US remains wary of direct Syria role
US Secretary of State Hillary Clinton departs on Thursday for fresh diplomacy aimed at halting Syria's bloodshed, but there is little sign the Obama administration is ready to deviate from its hands-off approach.
Hillary’s talks in Riyadh with foreign ministers from Gulf states will likely be anchored by a new peace proposal from UN-Arab League special envoy Kofi Annan. It's the latest bid to broker a diplomatic end to over a year of fighting between President Bashar al-Assad's troops and opponents to his family's decades-long rule.
Hillary is expected to use a special meeting on Syria in Istanbul on Sunday to pressure the country's divided opposition to unite. Without that step, there is little chance Assad's opponents can oust him without a military intervention the West clearly does not want.
While the Syrian leader has reportedly accepted Annan's six-point plan in principle, fighting continued in Syria on Wednesday, as government forces bombarded cities up and down the country and stormed villages, forcing thousands to flee.
The Obama administration's approach to the crisis in Syria, with its capable military and its strategic location between US allies Turkey and Israel, will continue to be "wary and slow-moving," said Michael O'Hanlon, a military expert at the Brookings Institution.

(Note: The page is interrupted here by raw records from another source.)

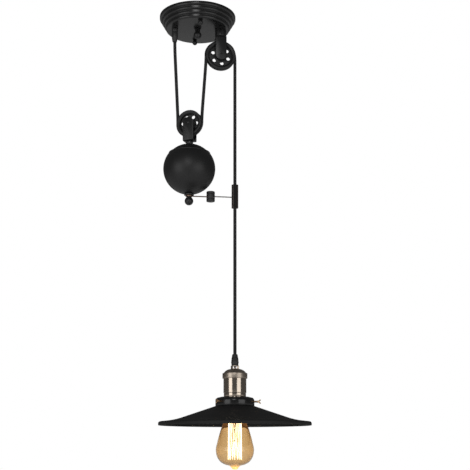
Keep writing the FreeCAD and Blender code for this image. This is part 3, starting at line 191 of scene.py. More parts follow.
def mix_colours(tree, share, *colours):
    node = tree.nodes.new("ShaderNodeMix")
    node.data_type = "RGBA"
    feed(tree, node.inputs["Factor"], share)
    for socket, value in zip((s for s in node.inputs if s.type == "RGBA"), colours):
        feed(tree, socket, value)
    return next(s for s in node.outputs if s.type == "RGBA")


def object_place(tree):
    return tree.nodes.new("ShaderNodeTexCoord").outputs["Object"]


def make_coating_group():
    """Grain of paint or plating: fine grit, broad unevenness of its gloss, and a little of its colour."""
    tree, given, out = group_of(
        "coating grain",
        {"Colour": None, "Worn colour": None, "Grit size": 900.0, "Gloss low": 0.4, "Gloss high": 0.5,
         "Wear": 0.1},
        ("Colour", "Roughness", "Height"))
    place = object_place(tree)
    cloud = noise_node(tree, place, scale=28.0, detail=4.0)
    worn = math_node(tree, "MULTIPLY", cloud, given["Wear"])
    feed(tree, out["Colour"], mix_colours(tree, worn, given["Colour"], given["Worn colour"]))
    feed(tree, out["Roughness"], span_node(tree, cloud, given["Gloss low"], given["Gloss high"]))
    feed(tree, out["Height"], noise_node(tree, place, given["Grit size"], detail=2.0))
    return tree


def make_turned_group():
    """Marks that a lathe leaves round an upright piece: fine rings, and a slight change of tone."""
    tree, given, out = group_of(
        "lathe marks",
        {"Colour": None, "Dark colour": None, "Rings": 2500.0, "Gloss low": 0.15, "Gloss high": 0.3},
        ("Colour", "Roughness", "Height"))
    place = object_place(tree)
    stretch = tree.nodes.new("ShaderNodeMapping")
    feed(tree, stretch.inputs["Vector"], place)
    feed(tree, stretch.inputs["Scale"], (0.02, 0.02, 1.0))
    cloud = noise_node(tree, place, scale=60.0, detail=4.0)
    feed(tree, out["Colour"], mix_colours(tree, cloud, given["Colour"], given["Dark colour"]))
    feed(tree, out["Roughness"], span_node(tree, cloud, given["Gloss low"], given["Gloss high"]))
    feed(tree, out["Height"], noise_node(tree, stretch.outputs["Vector"], given["Rings"], detail=2.0))
    return tree


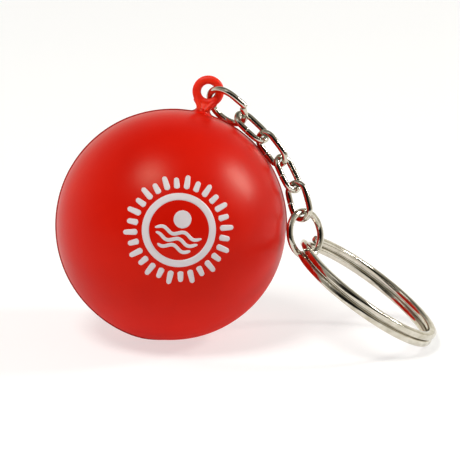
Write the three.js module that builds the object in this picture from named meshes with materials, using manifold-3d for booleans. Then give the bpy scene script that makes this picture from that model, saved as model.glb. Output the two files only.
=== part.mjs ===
// Stress ball key chain: a squeezable foam ball with a painted skin, a moulded eyelet set into its
// top, and a short link chain that drapes down its side to a two-turn split ring for keys.
// Millimetres, +Z up. The origin is the middle of the small flat that the ball sits on.

import * as THREE from 'three';
import { mergeVertices } from 'three/addons/utils/BufferGeometryUtils.js';
import Module from 'manifold-3d';

// ---------------------------------------------------------------- driving dimensions

const BALL_RADIUS = 20;
const FOOT_RADIUS = 3.5; // the flat that the ball sits on
const SKIN_THICKNESS = 0.6;
const MOULD_GAP = 0.25; // between the skin, the foam and the moulded eyelet

const LOOP_OUTER_RADIUS = 2.7;
const LOOP_BAND = 1.45; // thickness of the eyelet's round band
const LOOP_HEIGHT = 24; // from the ball's centre to the middle of the loop
const NECK_RADIUS = 1.6;
const NECK_TOP_RADIUS = 1.1; // where the neck runs into the band
const NECK_FLARE_RADIUS = 2.6; // where the neck meets the ball
const NECK_FLARE_RISE = 1.2;
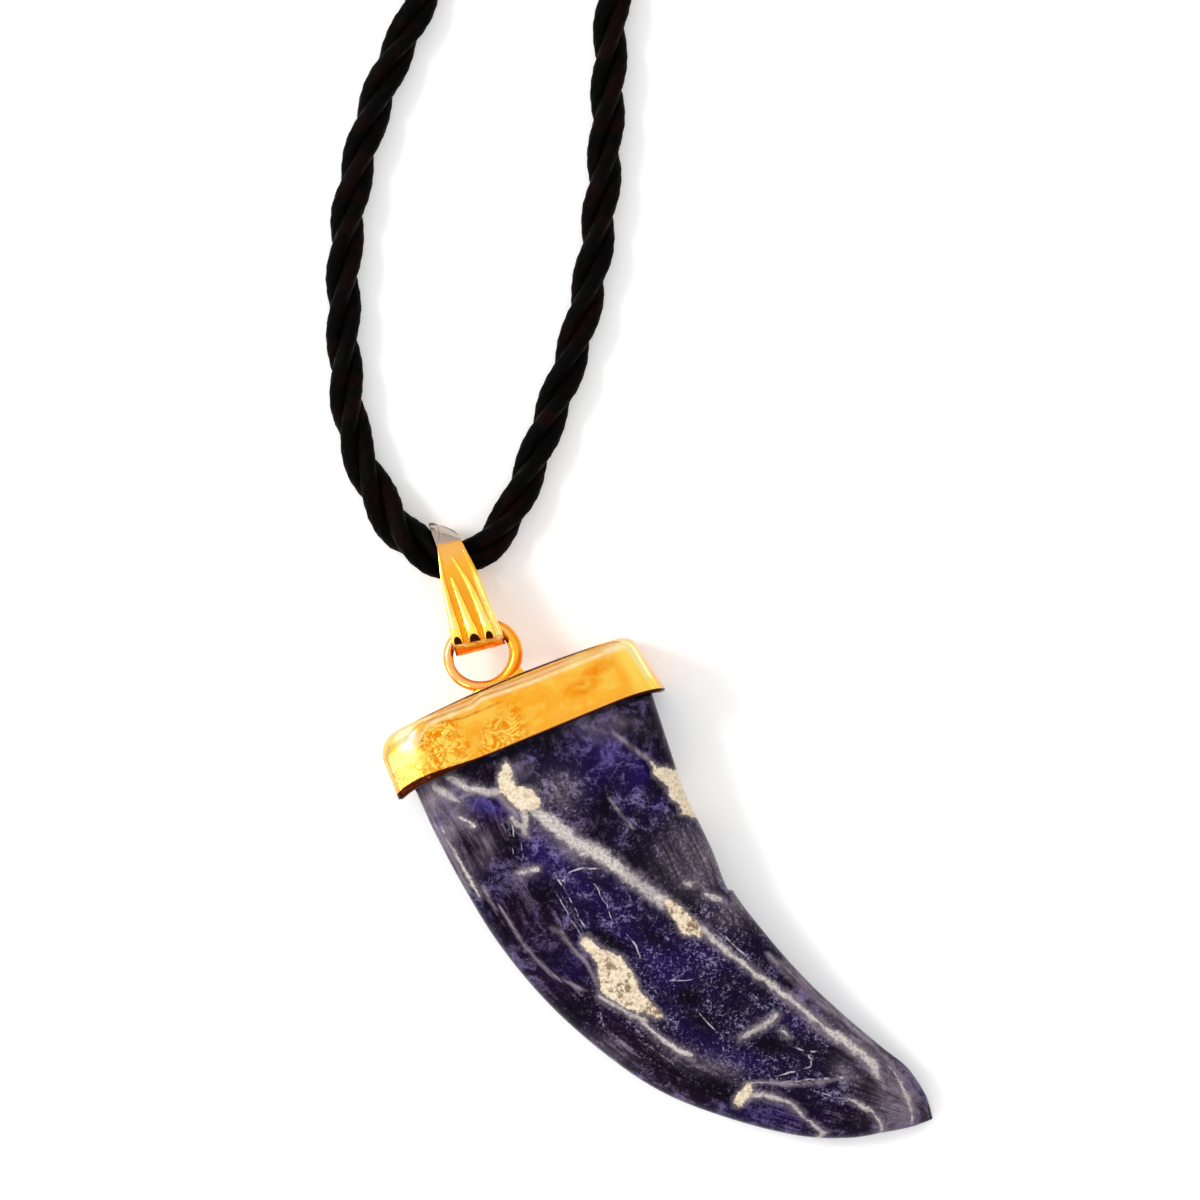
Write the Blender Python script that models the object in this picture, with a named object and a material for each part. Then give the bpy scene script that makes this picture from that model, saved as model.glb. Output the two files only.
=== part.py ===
"""A polished stone fang in a sheet-gold cap, hung by a soldered ring from a fluted gold bail on a cord.

Sizes are in metres, with +Z up. The pendant lies on z = 0 as it is seen from above, the cord leads away
along +Y, and the origin lies below the middle of the pendant.
"""

import math
from collections import namedtuple

import bmesh
import bpy
from mathutils import Matrix, Vector

# Gaps between pieces that meet
TOUCH_GAP = 0.0003
STONE_GAP = 0.00035
CORD_PLAY = 0.0006
WIRE_PLAY = 0.00048
BAIL_SIDE_PLAY = 0.00035

# Stone: its width at the cap's mouth, its length from there to the tip, and its depth. Its back rests on
# the floor at FANG_TOUCH of the length.
FANG_WIDTH = 0.02136
FANG_LENGTH = 0.0424
FANG_DEPTH = 0.0070
FANG_TOUCH = 0.75
FANG_ROUNDING = 2.8
FANG_SIDES = 28

# Cap of gold sheet. It reaches further past the stone on the left, and each end has a slanted facet on
# both faces, whose run and drop are shares of the cap's depth.
CAP_WALL = 0.0006
CAP_HEIGHT = 0.00525
CAP_OVERHANG = 0.00055
CAP_EDGE_RADIUS = 0.0010
CAP_LEFT_RADIUS = 0.0021
CAP_RIGHT_RADIUS = 0.0014
CAP_CORNER_DROOP = 0.0006
CAP_SLANT = 0.0006
CAP_CROWN = 0.0005
CAP_LEFT_FACET = (0.35, 0.29)
CAP_RIGHT_FACET = (0.08, 0.12)
CAP_FILLET = 0.0007
CAP_INNER_FILLET = 0.00012
CAP_LONG_SIDE_PIECES = 6
CAP_LEVELS = (2.0, 1.67, 1.33, 1.0, 0.5, 0.0)
CAP_TURN = math.radians(22.5)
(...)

For now at least, the White House seems more concerned by worries a military intervention could draw the United States into another messy Middle East conflict than it does by calls from Republican critics such as John McCain for a more martial US stance.
"If Assad has reached a turning point and really made headway against insurgents, I believe there is a good chance he will 'win' without too much American pushback," O'Hanlon said.